**TASK OBJECTIVE**. Using the data beneath, show every line that includes the word "caption".

###

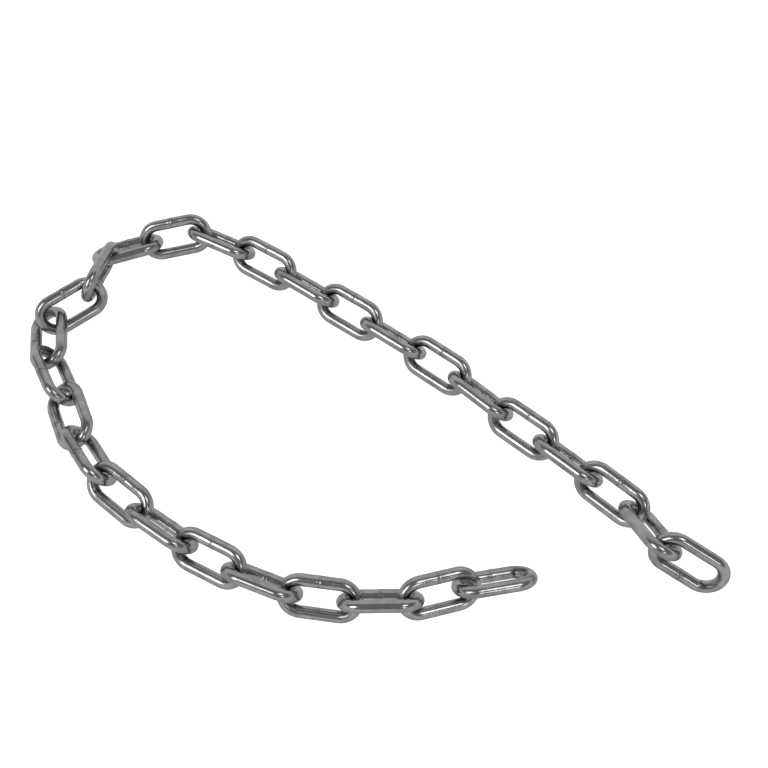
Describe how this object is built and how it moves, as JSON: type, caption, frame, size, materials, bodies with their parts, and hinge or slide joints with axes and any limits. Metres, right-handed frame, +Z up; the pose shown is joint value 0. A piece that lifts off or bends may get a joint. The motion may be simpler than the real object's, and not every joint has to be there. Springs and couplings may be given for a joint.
{
  "type": "welded hand chain",
  "caption": "Loose length of welded round-link hand chain, used to turn the pocket wheel of a garage door operator by hand; open at both ends, each oval link free to swing.",
  "frame": {"origin": "on the ground, under the middle of the chain's box as it lies", "axes": "+X to the right and +Y away from the viewer along the ground, +Z up; the chain lies loose on Z = 0"},
  "size_m": [0.2356, 0.1502, 0.018],
  "materials": {
    "bright_zinc": "bright zinc plate on steel wire, lightly rubbed, darker inside the bows"
  },
  "bodies": {
    "link_01": {"link_01": "bright_zinc"},
    "link_02": {"link_02": "bright_zinc"},
    "link_03": {"link_03": "bright_zinc"},
    "link_04": {"link_04": "bright_zinc"},
    "link_05": {"link_05": "bright_zinc"},
    "link_06": {"link_06": "bright_zinc"},
    "link_07": {"link_07": "bright_zinc"},
    "link_08": {"link_08": "bright_zinc"},
    "link_09": {"link_09": "bright_zinc"},
    "link_10": {"link_10": "bright_zinc"},
    "link_11": {"link_11": "bright_zinc"},
    "link_12": {"link_12": "bright_zinc"},
    "link_13": {"link_13": "bright_zinc"},
    "link_14": {"link_14": "bright_zinc"},
    "link_15": {"link_15": "bright_zinc"},
    "link_16": {"link_16": "bright_zinc"},
    "link_17": {"link_17": "bright_zinc"},
    "link_18": {"link_18": "bright_zinc"},
    "link_19": {"link_19": "bright_zinc"},
    "link_20": {"link_20": "bright_zinc"},
    "link_21": {"link_21": "bright_zinc"},
    "link_22": {"link_22": "bright_zinc"},
    "link_23": {"link_23": "bright_zinc"},
    "link_24": {"link_24": "bright_zinc"},
    "link_25": {"link_25": "bright_zinc"},
    "link_26": {"link_26": "bright_zinc"},
    "link_27": {"link_27": "bright_zinc"},
    "link_28": {"link_28": "bright_zinc"}
  },
  "joints": [
    {"name": "link_13_swing", "type": "hinge", "parent": "link_14", "child": "link_13", "pos_m": [-0.07466, 0.06771, 0.00763], "axis": [-0.0656, 0.8387, -0.5406], "range_deg": [-90, 90]},
    {"name": "link_12_swing", "type": "hinge", "parent": "link_13", "child": "link_12", "pos_m": [-0.05626, 0.07035, 0.01086], "axis": [0.3398, 0.6091, 0.7166], "range_deg": [-55, 100]},
    {"name": "link_11_swing", "type": "hinge", "parent": "link_12", "child": "link_11", "pos_m": [-0.03981, 0.06156, 0.00792], "axis": [0.3753, 0.6682, -0.6424], "range_deg": [-90, 90]},
    {"name": "link_10_swing", "type": "hinge", "parent": "link_11", "child": "link_10", "pos_m": [-0.02389, 0.05112, 0.0081], "axis": [-0.4398, -0.6143, -0.6552], "range_deg": [-90, 90]},
    {"name": "link_09_swing", "type": "hinge", "parent": "link_10", "child": "link_09", "pos_m": [-0.00802, 0.04072, 0.00694], "axis": [-0.3991, -0.613, 0.6819], "range_deg": [-90, 90]},
    {"name": "link_08_swing", "type": "hinge", "parent": "link_09", "child": "link_08", "pos_m": [0.00771, 0.03007, 0.0065], "axis": [0.4547, 0.6303, 0.6292], "range_deg": [-90, 90]},
    {"name": "link_07_swing", "type": "hinge", "parent": "link_08", "child": "link_07", "pos_m": [0.02325, 0.01914, 0.00635], "axis": [-0.4472, -0.5935, 0.6691], "range_deg": [-90, 90]},
    {"name": "link_06_swing", "type": "hinge", "parent": "link_07", "child": "link_06", "pos_m": [0.03838, 0.00765, 0.00616], "axis": [0.506, 0.5755, 0.6424], "range_deg": [-85, 95]},
    {"name": "link_05_swing", "type": "hinge", "parent": "link_06", "child": "link_05", "pos_m": [0.05212, -0.00546, 0.00691], "axis": [0.523, 0.5898, -0.6153], "range_deg": [-90, 90]},
    {"name": "link_04_swing", "type": "hinge", "parent": "link_05", "child": "link_04", "pos_m": [0.06622, -0.01779, 0.00703], "axis": [-0.4941, -0.5855, -0.6427], "range_deg": [-90, 90]},
    {"name": "link_03_swing", "type": "hinge", "parent": "link_04", "child": "link_03", "pos_m": [0.07996, -0.02979, 0.00719], "axis": [-0.5299, -0.6248, 0.5735], "range_deg": [-90, 90]},
    {"name": "link_02_swing", "type": "hinge", "parent": "link_03", "child": "link_02", "pos_m": [0.09319, -0.04163, 0.00649], "axis": [-0.4841, -0.5326, -0.6943], "range_deg": [-115, 50]},
    {"name": "link_01_swing", "type": "hinge", "parent": "link_02", "child": "link_01", "pos_m": [0.09824, -0.05694, 0.01397], "axis": [0.2391, 0.83, -0.504], "range_deg": [-40, 10]},
    {"name": "link_15_swing", "type": "hinge", "parent": "link_14", "child": "link_15", "pos_m": [-0.09691, 0.06133, 0.00601], "axis": [-0.2017, 0.8339, -0.5138], "range_deg": [-30, 0]},
    {"name": "link_16_swing", "type": "hinge", "parent": "link_15", "child": "link_16", "pos_m": [-0.09627, 0.04148, 0.01169], "axis": [0.4084, -0.7126, 0.5704], "range_deg": [-10, 45]},
    {"name": "link_17_swing", "type": "hinge", "parent": "link_16", "child": "link_17", "pos_m": [-0.1122, 0.03239, 0.00601], "axis": [0.4019, -0.0199, -0.9155], "range_deg": [-5, 120]},
    {"name": "link_18_swing", "type": "hinge", "parent": "link_17", "child": "link_18", "pos_m": [-0.10733, 0.01545, 0.00609], "axis": [-0.7197, -0.4315, -0.5439], "range_deg": [-75, 105]},
    {"name": "link_19_swing", "type": "hinge", "parent": "link_18", "child": "link_19", "pos_m": [-0.09811, -0.00002, 0.00762], "axis": [0.4691, 0.1091, -0.8764], "range_deg": [-5, 90]},
    {"name": "link_20_swing", "type": "hinge", "parent": "link_19", "child": "link_20", "pos_m": [-0.0911, -0.01589, 0.00834], "axis": [0.675, 0.5443, 0.4981], "range_deg": [-95, 85]},
    {"name": "link_21_swing", "type": "hinge", "parent": "link_20", "child": "link_21", "pos_m": [-0.08019, -0.03013, 0.00889], "axis": [-0.3768, -0.5043, 0.777], "range_deg": [-100, 80]},
    {"name": "link_22_swing", "type": "hinge", "parent": "link_21", "child": "link_22", "pos_m": [-0.0659, -0.04172, 0.00743], "axis": [-0.4793, -0.7106, -0.515], "range_deg": [-90, 90]},
    {"name": "link_23_swing", "type": "hinge", "parent": "link_22", "child": "link_23", "pos_m": [-0.05056, -0.05249, 0.0075], "axis": [0.3377, 0.6075, -0.7189], "range_deg": [-85, 95]},
    {"name": "link_24_swing", "type": "hinge", "parent": "link_23", "child": "link_24", "pos_m": [-0.03399, -0.06118, 0.00801], "axis": [0.3156, 0.797, 0.515], "range_deg": [-95, 85]},
    {"name": "link_25_swing", "type": "hinge", "parent": "link_24", "child": "link_25", "pos_m": [-0.01639, -0.06769, 0.0073], "axis": [0.1136, 0.7226, -0.6819], "range_deg": [-80, 100]},
    {"name": "link_26_swing", "type": "hinge", "parent": "link_25", "child": "link_26", "pos_m": [0.0022, -0.07004, 0.0069], "axis": [0.0285, -0.8387, -0.5439], "range_deg": [-85, 95]},
    {"name": "link_27_swing", "type": "hinge", "parent": "link_26", "child": "link_27", "pos_m": [0.02095, -0.06948, 0.00812], "axis": [-0.2506, 0.7142, -0.6536], "range_deg": [-85, 95]},
    {"name": "link_28_swing", "type": "hinge", "parent": "link_27", "child": "link_28", "pos_m": [0.03862, -0.06411, 0.00625], "axis": [0.1157, -0.7798, -0.6153], "range_deg": [-95, 85]}
  ]
}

###

**SOLUTION**.
Describe how this object is built and how it moves, as JSON: type, caption, frame, size, materials, bodies with their parts, and hinge or slide joints with axes and any limits. Metres, right-handed frame, +Z up; the pose shown is joint value 0. A piece that lifts off or bends may get a joint. The motion may be simpler than the real object's, and not every joint has to be there. Springs and couplings may be given for a joint.
  "caption": "Loose length of welded round-link hand chain, used to turn the pocket wheel of a garage door operator by hand; open at both ends, each oval link free to swing.",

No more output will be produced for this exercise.